During the course of the hearing Wednesday, the CEC questioned the progress of the case in the Islamabad High Court (IHC) and asked what was the IHC’s decision. In response, a PTI lawyer replied that the IHC had directed the ECP to hear the parties.

The CEC, to this, remarked that the ECP had not been stopped from taking action. “Now let’s take this case forward. PTI sought six weeks› times for the arguments and action was taken on August 23. Instead, over six months have passed now,” he noted.

Sikandar Sultan Raja maintained that the time was sought to obtain records from abroad. However, in another bid, PTI counsel filed an application seeking adjournment for two weeks, but the CEC made it clear that two weeks cannot be given, and adjourned the hearing till March 28.

Instead of responding to the show cause notice, PTI had a fresh application demanding cross examination of key witnesses. The fresh demand of cross examining was in total contravention of party’s stated position during eight years of the case, claiming ECP is not a Court of Law and the proceedings can only be inquisitorial and adversarial.

So much so, PTI had opposed the list of witnesses proposed by the petitioner Akbar S Babar that included the party Chairman Imran Khan and other senior leadership. At that time, the ECP Scrutiny Committee had rejected the petitioner’s demand of cross examining witnesses on PTI objections.

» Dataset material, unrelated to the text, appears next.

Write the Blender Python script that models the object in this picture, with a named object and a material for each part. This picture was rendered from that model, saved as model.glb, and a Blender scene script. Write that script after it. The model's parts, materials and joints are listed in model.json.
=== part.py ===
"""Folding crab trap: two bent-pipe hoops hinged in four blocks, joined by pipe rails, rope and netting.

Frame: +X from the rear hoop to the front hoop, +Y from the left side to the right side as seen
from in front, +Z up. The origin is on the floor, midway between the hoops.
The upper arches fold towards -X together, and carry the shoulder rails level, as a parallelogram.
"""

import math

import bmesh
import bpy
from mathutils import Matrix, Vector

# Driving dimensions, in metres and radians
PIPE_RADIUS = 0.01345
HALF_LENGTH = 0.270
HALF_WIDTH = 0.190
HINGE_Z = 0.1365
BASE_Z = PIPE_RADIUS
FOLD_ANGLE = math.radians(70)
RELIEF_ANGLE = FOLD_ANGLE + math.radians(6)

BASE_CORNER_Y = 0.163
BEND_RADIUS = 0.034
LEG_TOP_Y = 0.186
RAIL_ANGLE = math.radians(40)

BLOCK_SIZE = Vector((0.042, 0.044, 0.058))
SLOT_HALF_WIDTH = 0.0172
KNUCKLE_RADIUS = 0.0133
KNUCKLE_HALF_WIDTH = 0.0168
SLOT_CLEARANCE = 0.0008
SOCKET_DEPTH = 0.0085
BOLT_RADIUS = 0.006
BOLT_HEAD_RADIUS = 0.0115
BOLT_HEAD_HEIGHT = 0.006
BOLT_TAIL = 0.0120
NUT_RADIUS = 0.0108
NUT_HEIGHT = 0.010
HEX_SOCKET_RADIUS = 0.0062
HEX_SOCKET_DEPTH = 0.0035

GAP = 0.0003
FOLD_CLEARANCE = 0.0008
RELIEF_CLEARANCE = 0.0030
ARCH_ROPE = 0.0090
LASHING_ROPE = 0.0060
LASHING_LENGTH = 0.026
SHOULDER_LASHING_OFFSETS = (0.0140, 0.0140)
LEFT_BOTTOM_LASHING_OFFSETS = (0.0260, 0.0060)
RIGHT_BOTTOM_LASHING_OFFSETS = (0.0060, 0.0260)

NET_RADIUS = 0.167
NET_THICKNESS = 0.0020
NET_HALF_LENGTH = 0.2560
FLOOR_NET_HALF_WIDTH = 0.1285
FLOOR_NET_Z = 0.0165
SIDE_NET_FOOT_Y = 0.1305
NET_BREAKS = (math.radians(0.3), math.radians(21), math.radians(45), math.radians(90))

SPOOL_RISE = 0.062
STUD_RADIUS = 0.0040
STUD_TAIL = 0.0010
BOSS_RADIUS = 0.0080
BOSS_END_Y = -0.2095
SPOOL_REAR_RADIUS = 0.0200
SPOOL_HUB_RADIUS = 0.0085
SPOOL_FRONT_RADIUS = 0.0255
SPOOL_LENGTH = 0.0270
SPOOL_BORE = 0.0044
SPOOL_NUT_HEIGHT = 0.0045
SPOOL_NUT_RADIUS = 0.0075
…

The Election Commission in a unanimous judgment in the prohibited funding case, filed by Babar in November 2014, had ruled on August 02 last year that the PTI received prohibited funding and issued a notice to the party asking why the funds should not be confiscated.

In the verdict, the commission noted that the party ‘knowingly and willfully’ received funding from Wootton Cricket Limited, operated by business tycoon Arif Naqvi. The party was a ‘willing recipient’ of prohibited money of $2,121,500.

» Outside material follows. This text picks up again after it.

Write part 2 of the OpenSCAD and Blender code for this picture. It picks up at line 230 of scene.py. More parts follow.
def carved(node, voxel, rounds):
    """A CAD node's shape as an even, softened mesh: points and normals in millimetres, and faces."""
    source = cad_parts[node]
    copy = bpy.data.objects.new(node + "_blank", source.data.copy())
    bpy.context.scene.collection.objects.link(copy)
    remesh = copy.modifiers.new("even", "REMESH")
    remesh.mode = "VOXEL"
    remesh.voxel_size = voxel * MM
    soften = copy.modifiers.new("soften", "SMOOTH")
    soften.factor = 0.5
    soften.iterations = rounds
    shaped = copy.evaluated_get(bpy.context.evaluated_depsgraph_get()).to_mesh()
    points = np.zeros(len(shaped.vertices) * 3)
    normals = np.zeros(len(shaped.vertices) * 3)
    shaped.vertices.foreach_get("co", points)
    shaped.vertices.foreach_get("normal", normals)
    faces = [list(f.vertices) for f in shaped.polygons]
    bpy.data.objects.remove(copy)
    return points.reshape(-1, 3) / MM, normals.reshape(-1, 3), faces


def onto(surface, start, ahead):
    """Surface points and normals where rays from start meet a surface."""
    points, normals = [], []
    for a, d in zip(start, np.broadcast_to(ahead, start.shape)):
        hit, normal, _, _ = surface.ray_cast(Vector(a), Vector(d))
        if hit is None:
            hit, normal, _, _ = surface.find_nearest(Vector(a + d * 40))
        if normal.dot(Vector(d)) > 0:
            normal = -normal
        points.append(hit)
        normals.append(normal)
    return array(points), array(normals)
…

The ECP said that the party ‘knowingly and willfully’ also received donations from Bristol Engineering Services (a UAE-based company), E-Planet Trustees (a Cayman Islands private registered company), SS Marketing Manchester (a UK-based private company), PTI USA LLC-6160 and PTI USA LLC-5975, which were ‘hit by prohibition and in violation of Pakistani laws’.

The judgment said the party had only owned eight accounts before the commission and declared 13 accounts to be unknown. ‘The data obtained from the State Bank of Pakistan (SBP) reveals that all the 13 accounts disowned by the PTI were opened and operated by senior PTI management and leadership at central and provincial level.’